Though OV prosody is unfamiliar for the two groups of English monolinguals, a trochaic grouping of the artificial language such as proposed in the literature (Bion et al., 2011) would result in a frequent-final segmentation, while the frequency-based information signals the opposite frequent-initial parse. Both groups of monolinguals (with or without aligned visual information) showed the frequent-final segmentation associated with the unfamiliar prosody, and which differed from the frequent-initial parse found in the frequency-only baseline. When in conflict, adult monolinguals hence placed a greater weight on prosodic than frequency-based information, even if unfamiliar. These results are in consonance with previous literature on adult word segmentation (Langus et al., 2012; Shukla et al., 2007), and provide supporting evidence of the proposed perceptual bias (Bion et al., 2011; de la Mora et al., 2013; Langus et al., 2016). Interestingly, these results differ from those observed with 7-month-old infants, who are sensitive to prosody but seem to weigh it equally to frequency-based information (Gervain & Werker, 2013).
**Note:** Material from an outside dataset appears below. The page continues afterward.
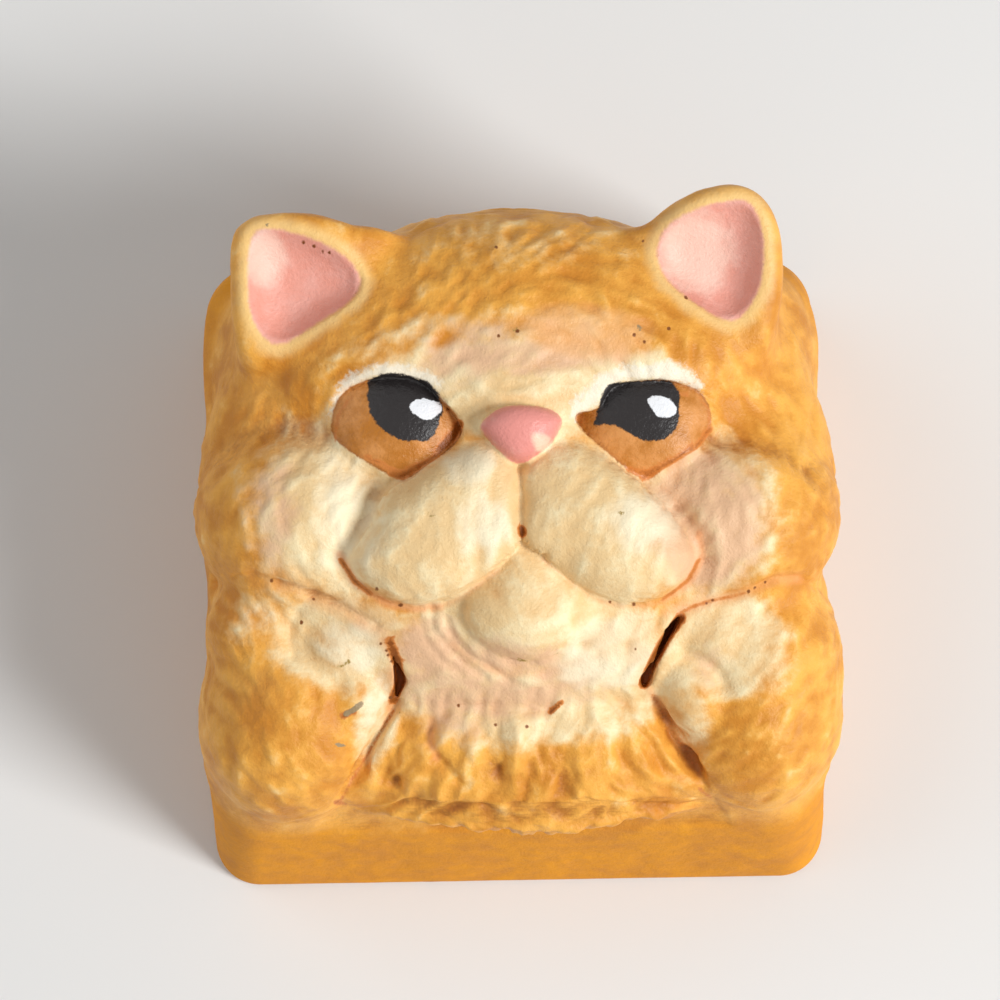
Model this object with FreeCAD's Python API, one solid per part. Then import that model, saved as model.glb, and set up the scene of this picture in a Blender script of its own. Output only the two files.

Surprisingly, neither of the two OV prosody-exposed bilingual groups showed the predicted frequent-final segmentation—unlike their monolingual counterparts—but a frequent-initial preference similar to the one found in the baseline group. Sensitivity to this pitch contrast has been attested in prelexical bilingual infants: 7-month-old English-OV bilinguals segment a simplified version of the present artificial language containing OV prosody in a frequent-final pattern (Gervain & Werker, 2013). The strong frequent-initial segmentation obtained in the frequency-only baseline suggests that bilingual participants might have relied on the language of the context to parse the artificial language. Further, frequency-based cues are ambiguous to OV-VO bilinguals and therefore not in conflict with prosody. We argue that bilinguals instead perceived OV prosody and language of the context as being in conflict, and that the language of the context outweighed prosody, leading bilinguals to inhibit the other language perceived as non-target. A condition in which bilinguals are set in an OV language context is required to confirm this interpretation. Unfortunately, such a condition is at present unfeasible due to the high number of OV languages spoken by the bilingual participants.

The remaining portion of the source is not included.